Caro Claudio,
grazie dell’attenzione che hai dedicato alle mie posizioni in materia di referendum sulla giustizia. E grazie per l’amicizia – ricambiata – che traspare dalla tua lettera aperta, peraltro molto netta nel manifestare il tuo dissenso da quanto ho sostenuto nella risposta ad Angelo Panebianco.

Mi fai però due torti: il primo è quello di maltrattare in più punti le mie argomentazioni; il secondo è di immaginarmi cambiato dal Pd”, come se non conoscessi la mia natura, così poco incline al conformismo da spingermi – come in questo caso – a sfidare persino il fuoco amico. Tutto credo che mi si possa rimproverare, ma non di accomodare le mie idee per compiacere il leader di turno. Per chiarezza, quindi: non ho sostenuto che “il vero rischio è che la separazione sia un passo verso un pm sotto il governo”. Ho detto anzi esattamente il contrario (“Molti pensano che la separazione sia un passo destinato a portare la funzione inquirente sotto il controllo del governo. È un timore che non condivido”).
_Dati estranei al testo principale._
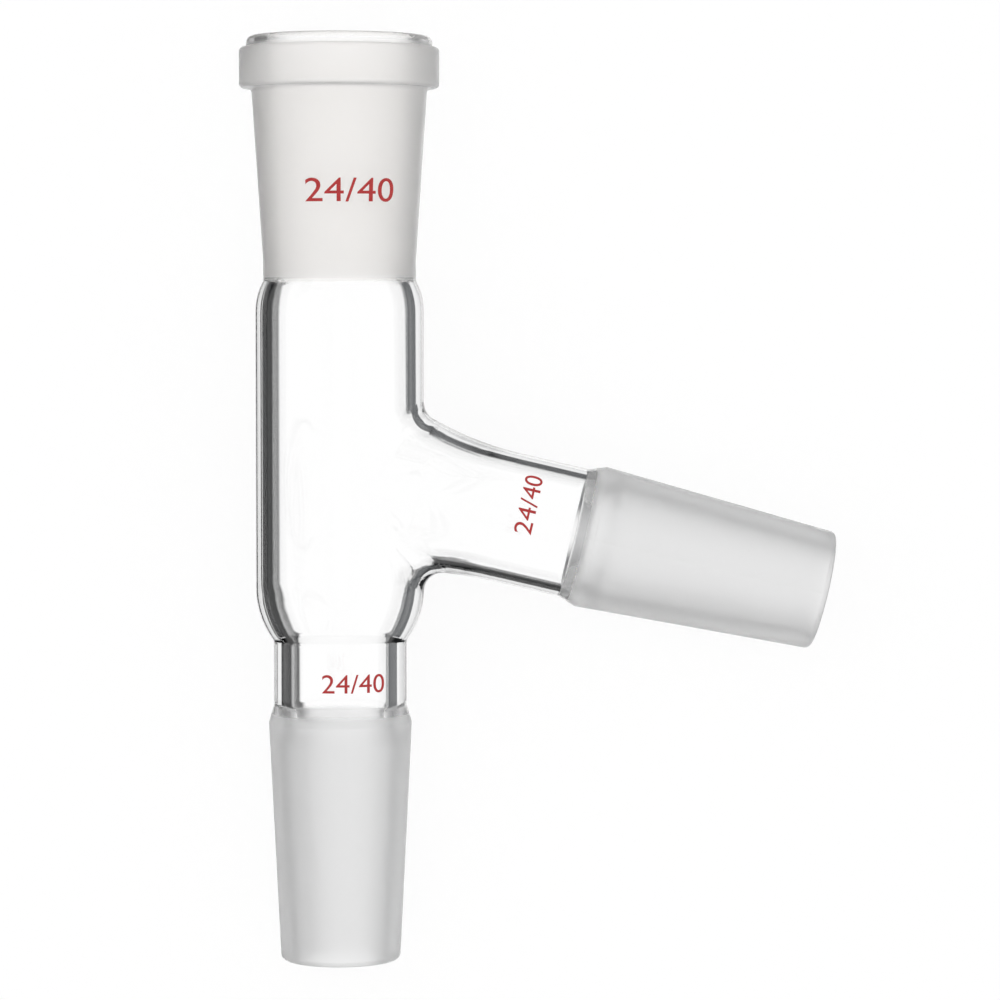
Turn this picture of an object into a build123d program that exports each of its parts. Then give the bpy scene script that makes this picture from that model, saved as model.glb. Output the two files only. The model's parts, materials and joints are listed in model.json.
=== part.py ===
"""Distillation head: one piece of blown borosilicate glass with three standard-taper ground joints.

The socket takes a thermometer adapter, the cone below it fits a flask, and the cone on the side arm leads
to a condenser. The head lies on the bench as it comes to rest: on its collar, on the bottom of its body and
on the tip of its side cone. Lengths are in millimetres.
"""

from build123d import *
from math import acos, asin, atan2, cos, hypot, radians, sin, sqrt, tan
import os

# Standard-taper joints, size 24/40: ground diameter at the large end, ground length, change of diameter
joint_d = 24.0
joint_length = 40.0
joint_taper = 0.1

# Lower cone and the neck above it: the neck is a step narrower, and the seal between them stands in the bore
cone_wall = 3.2
cone_shoulder = 3.0
neck_step = 0.85
neck_wall = 3.0
neck_length = 10.8
seal_bead = 1.0
seal_bead_length = 6.0

# Body: its swell past the joints' radius, its length below and above the side arm's root, and the slopes that
# close it at its two ends, in degrees from the main axis
body_swell = 2.1
body_wall = 2.7
body_below = 14.0
body_above = 19.8
bottom_slope = 35.0
top_slope = 28.0

# Socket: its walls at the root and under the collar, then the collar and the rolled lip around its mouth
socket_root_wall = 2.75
socket_head_wall = 3.05
socket_root_length = 3.3
collar_wall = 4.7
collar_length = 6.8
lip_wall = 3.5
lip_length = 1.8

# Side arm: how far it falls below square, and its length from the body to its cone. Its tube is a step
# narrower than the joints. Its root is a little narrower than the body, and closes on the tube by its slope
arm_fall = 13.2
arm_length = 29.1
arm_step = 1.05
arm_wall = 1.7
root_inset = 0.9
root_wall = 2.5
root_slope = 16.0

# Rounded edges
junction_fillet = 3.0
collar_round = 0.8
lip_round = 0.9
tip_round = 1.0
mouth_round = 0.6
corner_round = 0.8

# Radii
joint_r = joint_d / 2
tip_r = joint_r - joint_taper * joint_length / 2
seal_r = joint_r - cone_wall - seal_bead
neck_r = joint_r - neck_step
neck_bore = neck_r - neck_wall
body_r = joint_r + body_swell
body_bore = body_r - body_wall
arm_r = joint_r - arm_step
arm_bore = arm_r - arm_wall
root_r = body_r - root_inset
root_bore = root_r - root_wall
collar_r = joint_r + collar_wall
lip_r = joint_r + lip_wall

# Heights along the main axis, from the tip of the lower cone
neck_base = joint_length + cone_shoulder
body_base = neck_base + neck_length
arm_height = body_base + body_below + root_r
socket_base = arm_height + root_r + body_above
socket_top = socket_base + joint_length + mouth_round
collar_top = socket_top - lip_length
collar_base = collar_top - collar_length

# Stations along the side arm, from the main axis
root_length = root_r
arm_reach = body_r + arm_length
arm_shoulder = arm_reach - cone_shoulder
arm_tip = arm_reach + joint_length

# The socket's ground bore widens by its taper from its root to its mouth
socket_root_r = tip_r + socket_root_wall
socket_head_r = tip_r + joint_taper * (collar_base - socket_base) / 2 + socket_head_wall
mouth_r = joint_r + joint_taper * mouth_round / 2


def blend(step, slope):
    """Length of a conical slope that changes the radius by step, and the rounds at its wide and narrow end."""
    turn = radians(slope)
    whole = step / sin(turn) / tan(turn / 2)
    return step / tan(turn), 0.9 * whole, 0.09 * whole


bottom_rise, bottom_round, bottom_corner = blend(body_r - neck_r, bottom_slope)
top_rise, top_round, top_corner = blend(body_r - socket_root_r, top_slope)
flare_rise, flare_round, flare_corner = blend(root_r - arm_r, root_slope)
well_rise, well_round, well_corner = blend(body_bore - neck_bore, bottom_slope)
throat_rise, throat_round, throat_corner = blend(body_bore - tip_r, top_slope)
branch_rise, branch_round, branch_corner = blend(root_bore - arm_bore, root_slope)

# The bore's bottom slope stands a body wall off the outer one
well_base = body_base + body_wall / sin(radians(bottom_slope)) - neck_wall / tan(radians(bottom_slope))


def settled_view():
    """The plane of the head's side view as it lies: x to the side arm, y up the main axis, origin at the tip.

    The floor is the common tangent of the collar's lower edge and the body's rounded bottom, or the side of a
    body that is wider than the collar. The head then rolls until the rounded tip of the side cone touches.
    Each rim is a centre, an axis, the radius of its centre circle and the radius of its edge. The box around
    the head is centred on the origin of the bench.
    """
    collar_rim = (collar_r - collar_round, collar_base + collar_round, collar_round)
    bottom_start = body_base + bottom_rise + bottom_round * tan(radians(bottom_slope) / 2)
    bottom_rim = (body_r - bottom_round, bottom_start, bottom_round)
    step, gap = collar_rim[0] - bottom_rim[0], collar_rim[1] - bottom_rim[1]
    pitch = max(0.0, acos((bottom_rim[2] - collar_rim[2]) / hypot(step, gap)) - atan2(gap, step))
    axis_height = bottom_rim[0] * cos(pitch) - bottom_rim[1] * sin(pitch) + bottom_rim[2]

    fall = radians(arm_fall)
    out = arm_tip - tip_round
    tip_rim_r = tip_r + tip_round * (joint_taper / 2 - hypot(1, joint_taper / 2))
    roll = 0.0
    for _ in range(8):
        lean = cos(fall) * sin(roll) * cos(pitch) + sin(fall) * sin(pitch)
        centre_height = tip_rim_r * sqrt(1 - lean**2) + tip_round
        drop = axis_height + (arm_height - out * sin(fall)) * sin(pitch) - centre_height
        roll = asin(drop / (out * cos(fall) * cos(pitch)))

    side = Vector(cos(roll), sin(roll) * sin(pitch), -sin(roll) * cos(pitch))
    main = Vector(0, cos(pitch), sin(pitch))
    arm = side * cos(fall) - main * sin(fall)
    rims = [
        (main * collar_rim[1], main, collar_rim[0], collar_round),
        (main * (socket_top - lip_round), main, lip_r - lip_round, lip_round),
        (main * tip_round, main, tip_rim_r, tip_round),
        (main * arm_height + arm * out, arm, tip_rim_r, tip_round),
    ]

    def reach(direction):
        return max(
            centre.dot(direction) + radius * sqrt(1 - axis.dot(direction) ** 2) + edge
            for centre, axis, radius, edge in rims
        )

    middle = [(reach(way) - reach(-way)) / 2 for way in (Vector(1, 0, 0), Vector(0, 1, 0))]
    return Plane((-middle[0], -middle[1], axis_height), x_dir=side, z_dir=side.cross(main))


side_view = settled_view()
main_axis = Axis(side_view.origin, side_view.y_dir)
arm_axis = Axis(
    side_view.from_local_coords(Vector(0, arm_height, 0)),
    side_view.x_dir * cos(radians(arm_fall)) - side_view.y_dir * sin(radians(arm_fall)),
)
arm_view = Plane(arm_axis.position, x_dir=side_view.z_dir, z_dir=side_view.z_dir.cross(arm_axis.direction))

# The main tube is drawn on its back, away from the side arm, and the arm on its face, square to that, so that
# no seam of either runs along the junction
tube_outline = [
    (0, 0),
    (-tip_r, 0),
    (-joint_r, joint_length),
    (-neck_r, neck_base),
    (-neck_r, body_base),
    (-body_r, body_base + bottom_rise),
    (-body_r, socket_base - top_rise),
    (-socket_root_r, socket_base),
    (-socket_root_r, socket_base + socket_root_length),
    (-socket_head_r, collar_base),
    (-collar_r, collar_base),
    (-collar_r, collar_top),
    (-lip_r, collar_top),
    (-lip_r, socket_top),
    (0, socket_top),
]
tube_rounds = [
    tip_round,
    corner_round,
    corner_round,
    bottom_corner,
    bottom_round,
    top_round,
    top_corner,
    corner_round,
    corner_round,
    collar_round,
    collar_round,
    0,
    lip_round,
]

bore_outline = [
    (0, -1),
    (-(tip_r - cone_wall), -1),
    (-(tip_r - cone_wall), 0),
    (-(joint_r - cone_wall), joint_length - seal_bead_length / 2),
    (-seal_r, joint_length),
    (-neck_bore, joint_length + seal_bead_length / 2),
    (-neck_bore, well_base),
    (-body_bore, well_base + well_rise),
    (-body_bore, socket_base - throat_rise),
    (-tip_r, socket_base),
    (-mouth_r, socket_top),
    (-mouth_r, socket_top + 1),
    (0, socket_top + 1),
]
bore_rounds = [
    0,
    0,
    corner_round,
    corner_round,
    corner_round,
    well_corner,
    well_round,
    throat_round,
    throat_corner,
    0,
    0,
]

arm_outline = [
    (0, 0),
    (root_r, 0),
    (root_r, root_length),
    (arm_r, root_length + flare_rise),
    (arm_r, arm_shoulder),
    (joint_r, arm_reach),
    (tip_r, arm_tip),
    (0, arm_tip),
]
arm_rounds = [0, flare_corner, flare_round, corner_round, corner_round, tip_round]

arm_bore_outline = [
    (0, 0),
    (root_bore, 0),
    (root_bore, root_length),
    (arm_bore, root_length + branch_rise),
    (arm_bore, arm_reach - seal_bead_length / 2),
    (seal_r, arm_reach),
    (joint_r - cone_wall, arm_reach + seal_bead_length / 2),
    (tip_r - cone_wall, arm_tip),
    (tip_r - cone_wall, arm_tip + 1),
    (0, arm_tip + 1),
]
arm_bore_rounds = [0, branch_corner, branch_round, corner_round, corner_round, corner_round, 0, 0]

with BuildPart() as bores:
    with BuildSketch(side_view):
        with BuildLine():
            FilletPolyline(*bore_outline, radius=bore_rounds)
            Line(bore_outline[-1], bore_outline[0])
        make_face()
    revolve(axis=main_axis)
    with BuildSketch(arm_view):
        with BuildLine():
            FilletPolyline(*arm_bore_outline, radius=arm_bore_rounds)
            Line(arm_bore_outline[-1], arm_bore_outline[0])
        make_face()
    revolve(axis=arm_axis)
    fillet(bores.edges(Select.NEW), radius=junction_fillet + body_wall)

with BuildPart() as distilling_head:
    with BuildSketch(side_view):
        with BuildLine():
            FilletPolyline(*tube_outline, radius=tube_rounds)
            Line(tube_outline[-1], tube_outline[0])
        make_face()
    revolve(axis=main_axis)
    with BuildSketch(arm_view):
        with BuildLine():
            FilletPolyline(*arm_outline, radius=arm_rounds)
            Line(arm_outline[-1], arm_outline[0])
        make_face()
    revolve(axis=arm_axis)
    fillet(distilling_head.edges(Select.NEW), radius=junction_fillet)
    add(bores.part, mode=Mode.SUBTRACT)
    rings = distilling_head.edges().filter_by(GeomType.CIRCLE)
    cone_mouth = rings.group_by(main_axis)[0].sort_by(SortBy.RADIUS)[0]
    socket_mouth = rings.group_by(main_axis)[-1].sort_by(SortBy.RADIUS)[0]
    arm_mouth = rings.group_by(arm_axis)[-1].sort_by(SortBy.RADIUS)[0]
    fillet([cone_mouth, socket_mouth, arm_mouth], radius=mouth_round)

distilling_head.part.label = "distilling_head"
os.makedirs("parts", exist_ok=True)
export_step(distilling_head.part, "parts/distilling_head.step")
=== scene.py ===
import json
import math

import bmesh
import bpy
from mathutils import Matrix, Vector
from mathutils.bvhtree import BVHTree


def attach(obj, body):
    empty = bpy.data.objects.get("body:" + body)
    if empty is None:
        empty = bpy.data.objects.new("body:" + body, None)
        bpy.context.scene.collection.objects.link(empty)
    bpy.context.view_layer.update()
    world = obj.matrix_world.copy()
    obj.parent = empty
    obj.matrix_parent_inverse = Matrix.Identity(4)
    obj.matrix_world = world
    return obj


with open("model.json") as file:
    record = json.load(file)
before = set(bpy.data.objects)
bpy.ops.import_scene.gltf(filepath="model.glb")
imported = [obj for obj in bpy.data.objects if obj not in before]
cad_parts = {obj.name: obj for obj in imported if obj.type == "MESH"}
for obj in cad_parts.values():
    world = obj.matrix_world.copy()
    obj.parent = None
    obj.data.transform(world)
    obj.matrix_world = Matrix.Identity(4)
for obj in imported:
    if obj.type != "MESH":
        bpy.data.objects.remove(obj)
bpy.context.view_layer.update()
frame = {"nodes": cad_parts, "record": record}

MM = 0.001

# Standard-taper joints, size 24/40: radius at the large end, ground length, change of radius along it
JOINT_RADIUS = 12 * MM
JOINT_LENGTH = 40 * MM
JOINT_TAPER = 0.05

# Fired print stands a few hundredths of a millimetre proud of the glass, and is wrapped on it in strips.
PRINT_GAP = 0.02 * MM
PRINT_THICKNESS = 0.05 * MM
PRINT_STRIP = 0.4 * MM

# The three ground joints place everything: the main axis runs up through the socket, the arm's axis out
# through the side cone, and the face axis stands square to both.
mounts = {mount["name"]: mount for mount in frame["record"]["mounts"]}
main_axis = Vector(mounts["socket_24_40"]["axis"]).normalized()
arm_axis = Vector(mounts["side_cone_24_40"]["axis"]).normalized()
face_axis = arm_axis.cross(main_axis).normalized()
side_axis = main_axis.cross(face_axis)
socket_mouth = Vector(mounts["socket_24_40"]["pos_m"])
lower_cone_top = Vector(mounts["lower_cone_24_40"]["pos_m"])
side_cone_top = Vector(mounts["side_cone_24_40"]["pos_m"])

socket_root = socket_mouth - JOINT_LENGTH * main_axis
tip = lower_cone_top - JOINT_LENGTH * main_axis


def from_tip(up, across, out):
    """A place from the lower cone's tip, in millimetres: up the head, across to its arm, out of its face."""
    return tip + up * MM * main_axis + across * MM * side_axis + out * MM * face_axis


def joint_frame(origin, up):
    """A joint's frame as a matrix into the scene: x across it, y up its axis and z to the face."""
    turn = Matrix((up.cross(face_axis), up, face_axis)).transposed()
    return Matrix.Translation(origin) @ turn.to_4x4()


def linear(hex_colour):
    """An sRGB hex colour as the linear colour that a shader's socket takes."""
    parts = [int(hex_colour[i:i + 2], 16) / 255 for i in (1, 3, 5)]
    return [p / 12.92 if p <= 0.04045 else ((p + 0.055) / 1.055) ** 2.4 for p in parts] + [1.0]


def add_node(tree, kind, settings=None, inputs=None):
    """Adds a node with its settings, and its inputs by name or number: a value, or a socket to link from."""
    node = tree.nodes.new(kind)
    for name, value in (settings or {}).items():
        setattr(node, name, value)
    for name, value in (inputs or {}).items():
        if isinstance(value, bpy.types.NodeSocket):
            tree.links.new(value, node.inputs[name])
        else:
            node.inputs[name].default_value = value
    return node


def new_material(name):
    """A material and its empty node tree."""
    material = bpy.data.materials.new(name)
    material.use_nodes = True
    material.node_tree.nodes.clear()
    return material, material.node_tree


def maths(tree, operation, *values):
    """A Math node's result."""
    return add_node(tree, "ShaderNodeMath", {"operation": operation}, dict(enumerate(values))).outputs[0]


def ramp(tree, value, low, high):
    """0 below low and 1 above high, with a smooth step between."""
    inputs = {"Value": value, "From Min": low, "From Max": high}
    return add_node(tree, "ShaderNodeMapRange", {"interpolation_type": "SMOOTHSTEP"}, inputs).outputs[0]


def between(tree, value, low, high, edge):
    """1 where value lies between low and high, falling to 0 over edge."""
    rise = ramp(tree, value, low - edge / 2, low + edge / 2)
    fall = ramp(tree, value, high - edge / 2, high + edge / 2)
    return maths(tree, "SUBTRACT", rise, fall)


def blend_colours(tree, share, first, second):
    """A mix of two colours, each a hex value or a socket."""
    node = add_node(tree, "ShaderNodeMix", {"data_type": "RGBA"}, {0: share})
    for place, colour in ((6, first), (7, second)):  # a Mix node's two colour sockets
        if isinstance(colour, str):
            node.inputs[place].default_value = linear(colour)
        else:
            tree.links.new(colour, node.inputs[place])
    return node.outputs[2]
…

Non ho sostenuto che “dire SÌ significa allinearsi alla polemica contro la magistratura” – come mi rimproveri d’aver fatto – ma una cosa del tutto diversa (“È possibile dire NO senza per questo schiacciarsi sulle posizioni della magistratura”). Non ho sostenuto che il “sistema funziona”. Ho elencato invece le molte e drammatiche storture che lo caratterizzano – eccesso di detenzione preventiva, panpenalismo, rapporto tra polizia giudiziaria e pm, circuito perverso procure-giornali, intercettazioni pubblicate, impossibilità per l’imputato di poter minimamente contrastare tutto ciò – e detto, questo sì, perché lo penso, che la causa di questi guai non risiede nella “non separazione” delle carriere – il poco che ne residua dopo la riforma Cartabia – o in un documentabile difetto di terzietà del giudice. E ho citato, a sostegno di questa posizione, i dati sull’abnorme differenza tra le richieste delle procure e le decisioni dei giudici: 64% di archiviazioni e 60% di assoluzioni per i casi che arrivano a processo.

Mi sono invece soffermato su un punto che reputo importante e che nella tua replica non viene citata. Se concordiamo che le storture sopra elencate si riassumano in un grave sacrificio del principio costituzionale della presunzione di innocenza – troppo spesso stravolto dalla magistratura inquirente nel suo contrario: la presunzione di colpevolezza -, la separazione proposta dalla riforma rischia di peggiorare ulteriormente le cose. Il pericolo che evidenzio è infatti che la postura esclusivamente accusatoria delle procure risulti rafforzata da una formazione dedicata e dalla nascita, di fatto, di una “corporazione dei pm”, del tutto autoreferenziale e sottratta ad ogni controllo. È questa prospettiva che dovrebbe preoccupare, per l’accresciuta discrezionalità che ne deriverebbe nella connessione con l’obbligatorietà dell’azione penale.

Con immutata amicizia,

Giorgio Gori

Ringrazio Giorgio per la risposta alle mie obiezioni. È un piacere dialogare con un amico e sarà un piacere continuare a farlo, in un confronto che durerà e avrebbe bisogno sempre di questi toni civili e composti.